● STATED PROBLEM
Reproduce the opening lines of the records exactly, up to and including the line in which "return away(x, y)" occurs.

● DATA LISTING
>>>>>
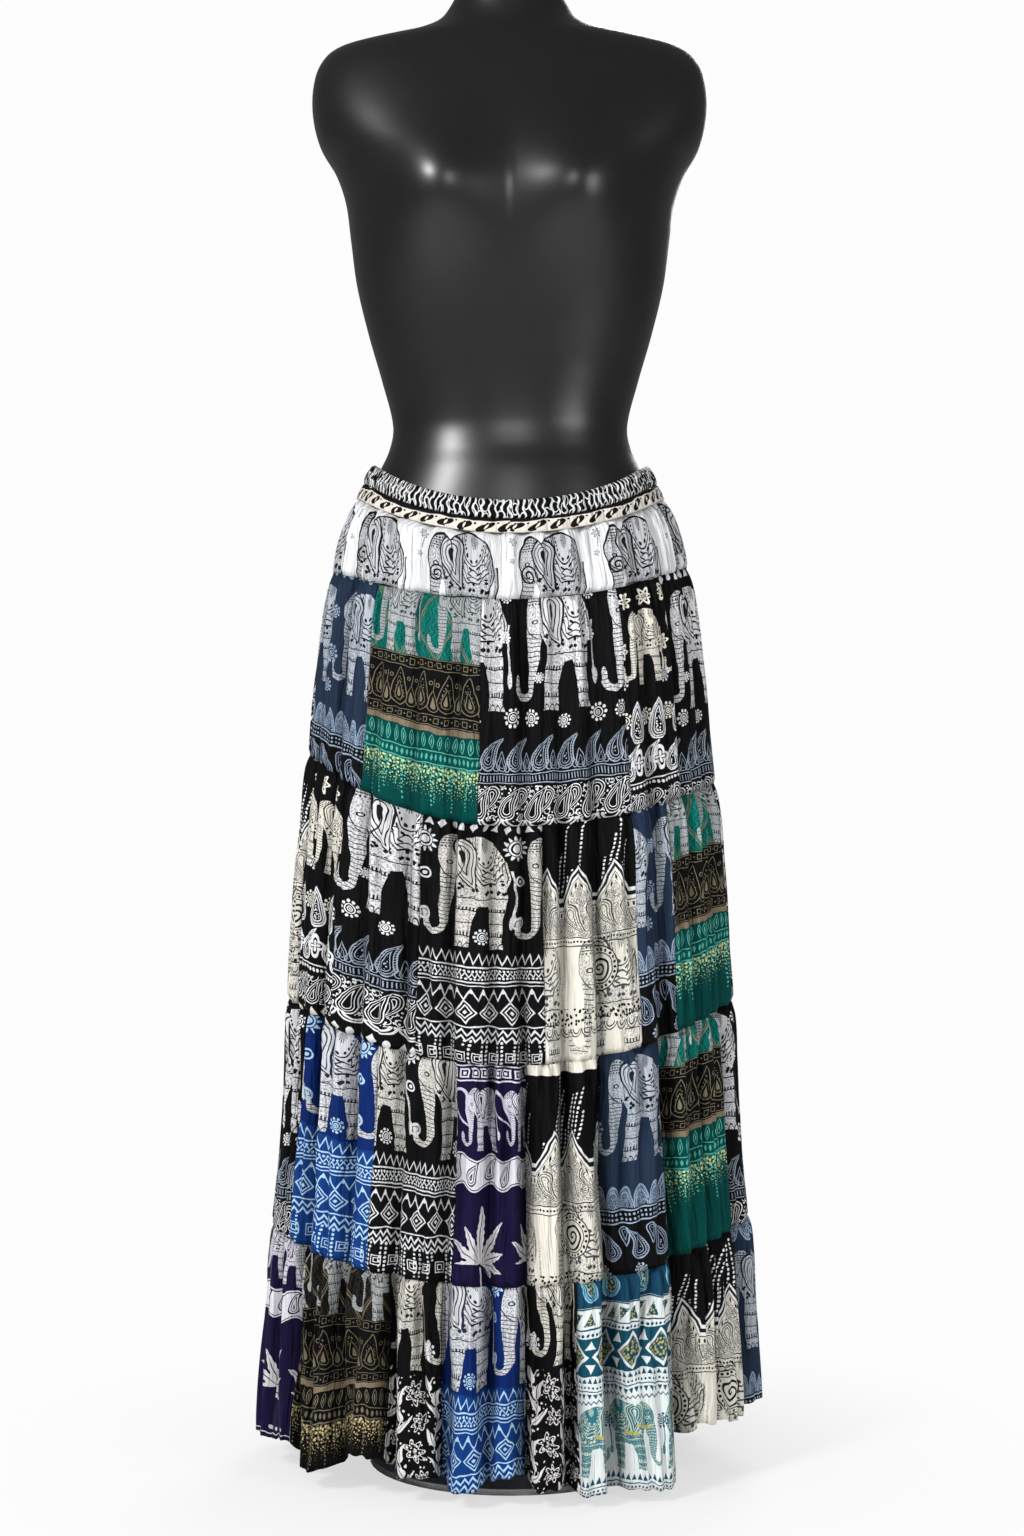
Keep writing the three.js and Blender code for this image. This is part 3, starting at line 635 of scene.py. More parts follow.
@motif("flower", ("X", "Y", "Size", "Petals"), ("Edge",))
def flower(x, y, size, petals):
    swing = (y.sum("ARCTAN2", x) * petals).sum("COSINE")
    return away(x, y) - size * (swing * 0.22 + 0.78)


@motif("curl", ("X", "Y", "Size", "Gap"), ("Ink",))
def curl(x, y, size, gap):  # a spiral line
    reach = away(x, y)
    wound = (reach - y.sum("ARCTAN2", x) / 6.2832 * gap) / gap
    return (wound.tile(1).abs() < 0.2) & (reach < size)


@motif("lace", ("X", "Y", "Size"), ("Ink",))
def lace(x, y, size):  # rings and scrolls that crowd a band
    x, y = x / size, y / size
    twist = cells(x, y, 1) + cells(x, y, 0.45) * 0.2
    edges = cells(x, y, 1, "DISTANCE_TO_EDGE")
    return twist.near(0.34, 0.035) | twist.near(0.55, 0.035) | (twist < 0.15) | edges.near(0.06, 0.02)


wobble = {"size": 30, "reach": 7}  # how far apart and how far off the prints' lines waver
crinkles = {  # how wide, how drawn out down the cloth, and how high
    "long": (5, 0.07, -3.2), "broad": (12, 0.13, 6), "short": (2.6, 0.16, 0.8), "threads": (12.6, 12.6, 0.01),
}


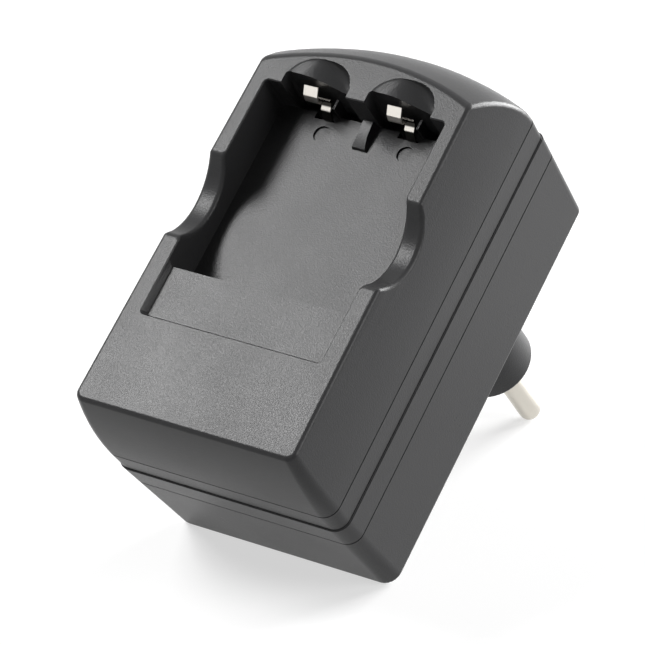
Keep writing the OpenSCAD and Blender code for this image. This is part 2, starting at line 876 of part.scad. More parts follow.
// Choke wound on a spool that stands on the board
module input_choke() color([0.55, 0.3, 0.12]) placed() {
    flange = 1.2;
    waist_r = choke_r - 0.8;
    translate([column_x, core_y + 12, board_rear_z])
        rotate([180, 0, 0])
            rotate_extrude($fn = 64)
                polygon([
                    [0, 0],
                    [choke_r, 0],
                    [choke_r, flange],
                    [waist_r, flange],
                    [waist_r, choke_h - flange],
                    [choke_r, choke_h - flange],
                    [choke_r, choke_h],
                    [0, choke_h]
                ]);
}

module switch_controller() color([0.1, 0.1, 0.1]) placed() block(column_x, core_y - 4, switch_size);

module optocoupler() color([0.92, 0.92, 0.9]) placed() block(0, plug_y - 7.5, coupler_size);

module safety_capacitor() color([0.15, 0.35, 0.7]) placed() {
    translate([0, plug_y, board_rear_z - disc_r])
        rotate([90, 0, 0]) cylinder(r = disc_r, h = disc_t, center = true);
}

module output_diode() color([0.1, 0.1, 0.1]) placed()
    block(0, board_top_y - diode_size[1] - 1.5, diode_size);

// The one component on the board's front side
module charge_controller() color([0.1, 0.1, 0.1]) placed() {
    translate([-controller_size[0] / 2, plug_y - controller_size[1] - 1, board_front_z])
        cube(controller_size);
}

// Self-tapping screws that clamp the board between the two halves
module case_screws() color([0.7, 0.7, 0.72]) placed() {
    for (place = post_places)
        translate([place[0], place[1], 0]) {
            difference() {
                translate([0, 0, post_head_z - screw_head_h]) cylinder(r = screw_head_r, h = screw_head_h);
                for (turn = [0, 90])
                    translate([0, 0, post_head_z - screw_head_h]) rotate([0, 0, turn])
                        cube([2.6, 0.6, 1.4], center = true);
            }
            translate([0, 0, post_head_z - eps])
                cylinder(r = screw_r, h = board_front_z + screw_reach - post_head_z);
        }
}

front_cover();
rear_housing();
plug_pin_left();
plug_pin_right();
pin_retainer();
pin_strap_left();
pin_strap_right();
contact_spring_left();
contact_spring_right();
circuit_board();
transformer_core();
transformer_bobbin();
transformer_winding();
input_capacitor();
output_capacitor();
bridge_rectifier();
mains_fuse();
input_choke();
switch_controller();
optocoupler();
safety_capacitor();
output_diode();
charge_controller();
case_screws();
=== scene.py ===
"""Looks of a plug-in battery charger that rests on the lower edge of its case and on its pins."""

import json
import logging
import math
from dataclasses import dataclass
from enum import Enum
from typing import Any, Sequence

import bmesh
import bpy
from mathutils import Matrix, Vector


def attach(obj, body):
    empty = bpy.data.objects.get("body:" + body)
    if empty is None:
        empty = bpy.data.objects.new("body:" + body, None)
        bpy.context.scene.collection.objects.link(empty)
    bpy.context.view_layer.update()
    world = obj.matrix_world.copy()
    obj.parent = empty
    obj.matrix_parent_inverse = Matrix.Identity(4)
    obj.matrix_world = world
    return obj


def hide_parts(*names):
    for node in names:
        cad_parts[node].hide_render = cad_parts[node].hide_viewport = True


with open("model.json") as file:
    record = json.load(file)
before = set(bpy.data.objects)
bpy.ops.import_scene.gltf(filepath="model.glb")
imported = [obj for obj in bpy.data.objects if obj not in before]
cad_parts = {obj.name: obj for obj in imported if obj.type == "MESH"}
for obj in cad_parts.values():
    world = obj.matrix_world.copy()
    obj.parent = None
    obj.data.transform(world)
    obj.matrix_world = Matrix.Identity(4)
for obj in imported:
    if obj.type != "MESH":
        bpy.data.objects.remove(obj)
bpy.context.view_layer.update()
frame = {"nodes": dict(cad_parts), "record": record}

MM = 0.001
# Distance in millimetres of each contact pocket's middle from the centre line
POCKET_X = 8.6
log = logging.getLogger("charger")

Colour = tuple[float, float, float]
Points = Sequence[tuple[float, float]]


class Grain(Enum):
    """How a moulded surface was textured in its mould: cells per metre and depth of the relief."""

    SPARKED = (3600.0, 0.5)
    SATIN = (9000.0, 0.3)
    SMOOTH = (9000.0, 0.06)


class CaseAxes:
    """The case's own axes, found from the two plug pins' mounts.

    Points in case axes are in millimetres: X across, Y from the lower end to the contact
    end and Z out of the front face, from the rear face.
    """

    PLUG_Y = 53.2
    PIN_MIDDLE_Z = -26.0

    def __init__(self, mounts: Sequence[dict[str, Any]]) -> None:
        """Reads the pins' axis and place.

        Args:
            mounts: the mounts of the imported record.
        """
        pins = {m["name"]: m for m in mounts if m["kind"] == "pin"}
        left, right = pins["plug_pin_left"], pins["plug_pin_right"]
        away = Vector(left["axis"]).normalized()
        self.tilt = math.atan2(away.y, -away.z)
        self.turn = Matrix.Rotation(self.tilt, 4, "X")
        middle = (Vector(left["pos_m"]) + Vector(right["pos_m"])) / 2
        local = Vector((0.0, self.PLUG_Y * MM, self.PIN_MIDDLE_Z * MM))
        self.matrix = Matrix.Translation(middle - self.turn @ local) @ self.turn

    def point(self, x: float, y: float, z: float) -> Vector:
        """Returns a case point, given in millimetres, in the row frame in metres."""
        return self.matrix @ Vector((x * MM, y * MM, z * MM))

    def way(self, x: float, y: float, z: float) -> Vector:
        """Returns a case direction in the row frame."""
        return (self.turn.to_3x3() @ Vector((x, y, z))).normalized()


class TreeBuilder:
    """Adds nodes and links to one node tree."""

    def __init__(self, tree: bpy.types.NodeTree) -> None:
        """Keeps the tree that is built."""
        self.tree = tree

    def add(self, kind: str, values: dict[Any, Any] | None = None, **settings: Any) -> bpy.types.Node:
        """Adds a node.

        Args:
            kind: type name of the node.
            values: input name or index to its value.
            settings: properties of the node itself.

        Returns:
            The new node.
        """
        node = self.tree.nodes.new(kind)
        for name, value in settings.items():
            setattr(node, name, value)
        for key, value in (values or {}).items():
            node.inputs[key].default_value = value
        return node

    def join(self, source: bpy.types.NodeSocket, target: bpy.types.NodeSocket) -> None:
        """Links an output to an input."""
        self.tree.links.new(source, target)

    def sockets(self, inputs: dict[str, tuple[str, Any]], outputs: dict[str, str]) -> tuple[Any, Any]:
        """Names the tree's own inputs and outputs.

        Args:
            inputs: socket name to its type and default.
            outputs: socket name to its type.

        Returns:
            The group's input node and its output node.
        """
        for name, (kind, default) in inputs.items():
            made = self.tree.interface.new_socket(name, in_out="INPUT", socket_type=kind)
            if default is not None:
                made.default_value = default
        for name, kind in outputs.items():
            self.tree.interface.new_socket(name, in_out="OUTPUT", socket_type=kind)
        return self.add("NodeGroupInput"), self.add("NodeGroupOutput")


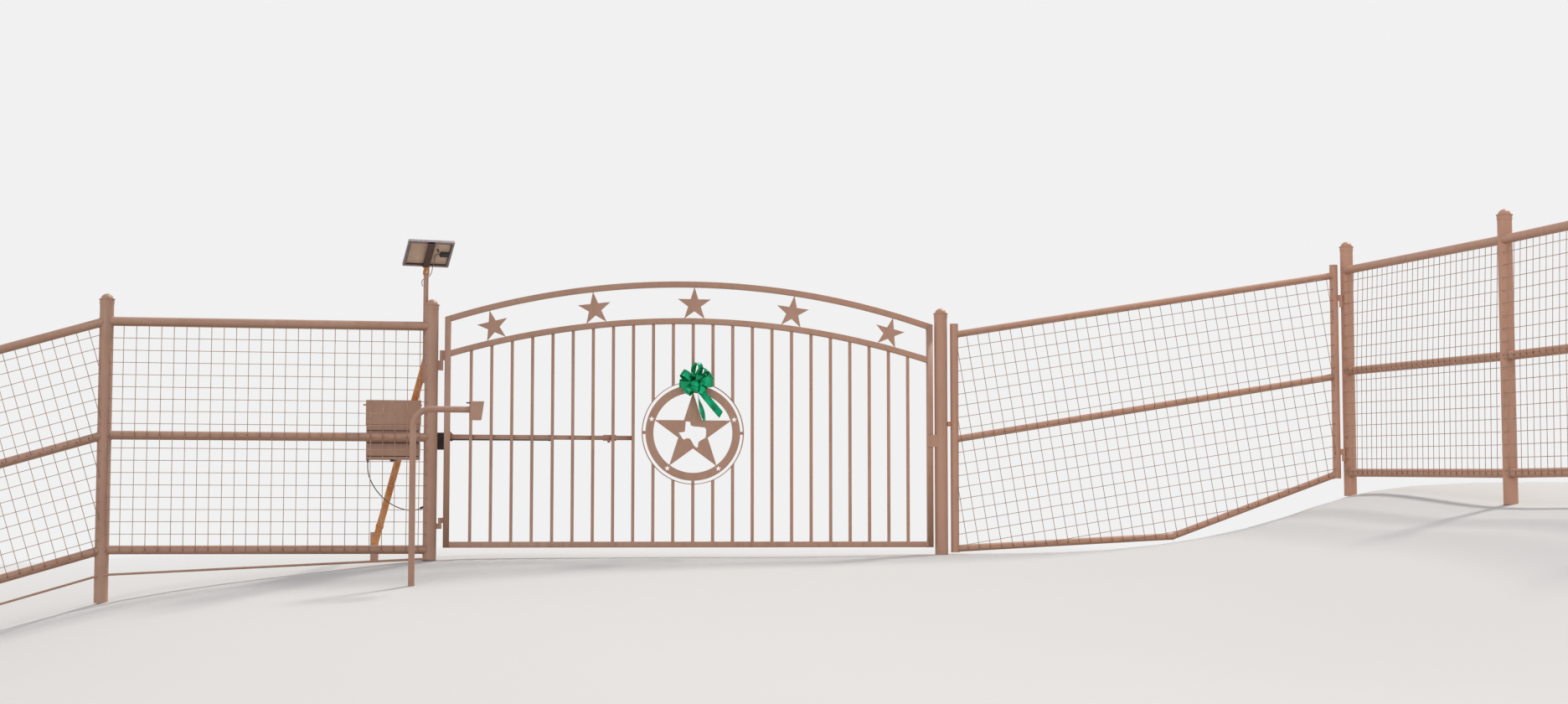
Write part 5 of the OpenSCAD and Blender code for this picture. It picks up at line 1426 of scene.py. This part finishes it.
<<<<<
● EXERCISE RESPONSE
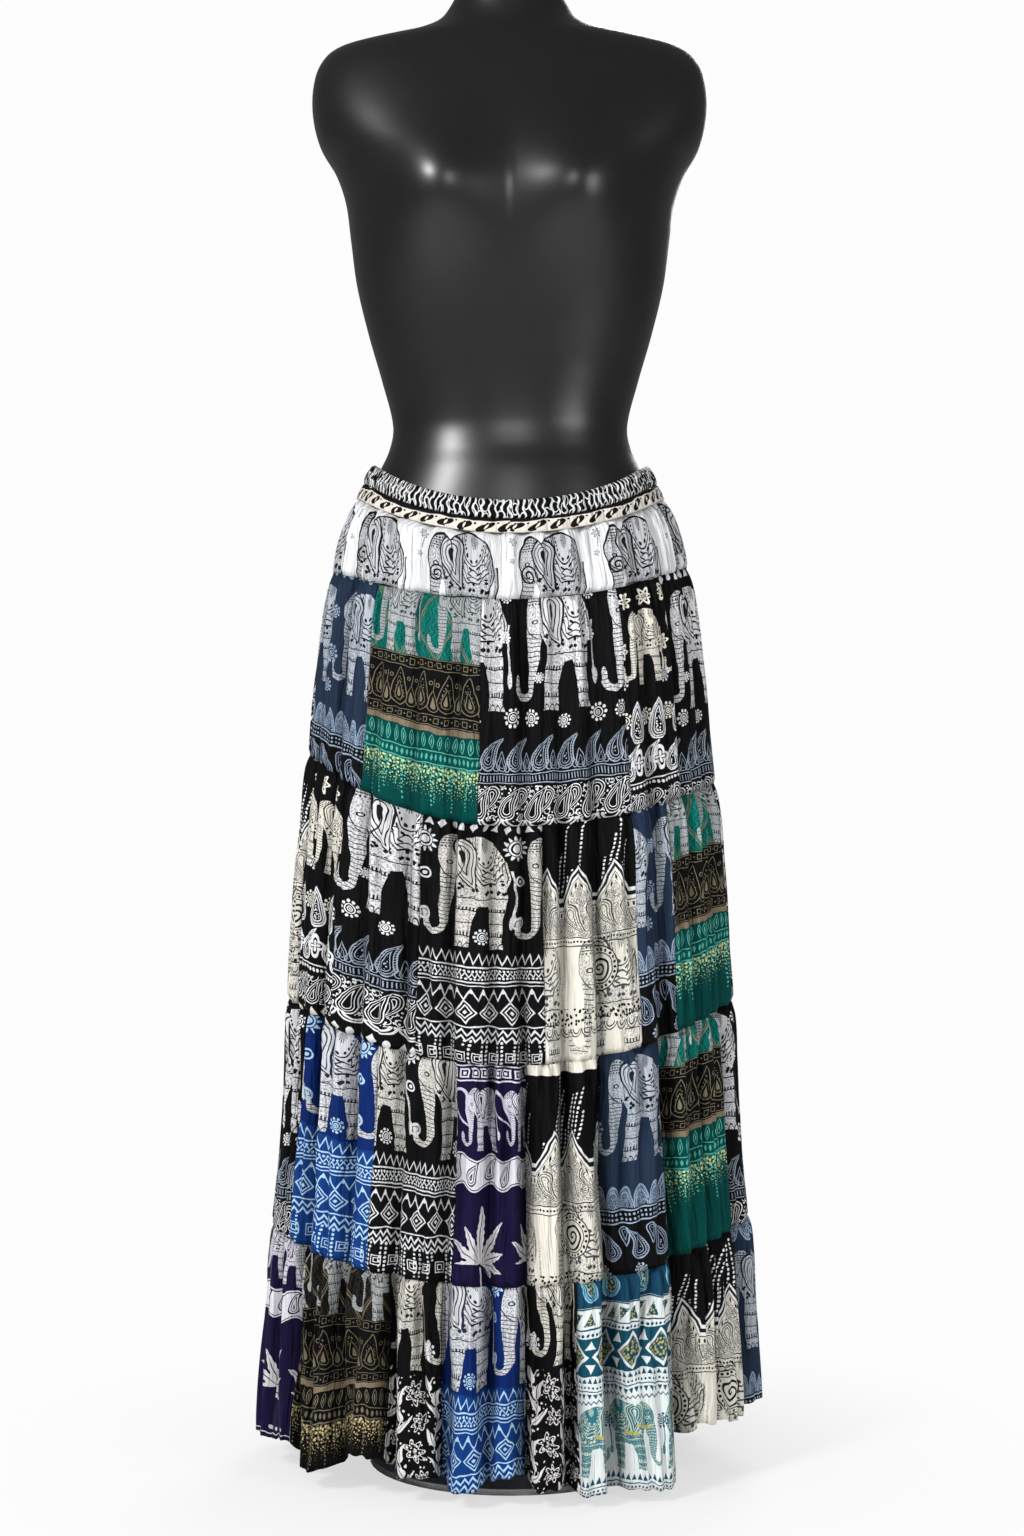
Keep writing the three.js and Blender code for this image. This is part 3, starting at line 635 of scene.py. More parts follow.
@motif("flower", ("X", "Y", "Size", "Petals"), ("Edge",))
def flower(x, y, size, petals):
    swing = (y.sum("ARCTAN2", x) * petals).sum("COSINE")
    return away(x, y) - size * (swing * 0.22 + 0.78)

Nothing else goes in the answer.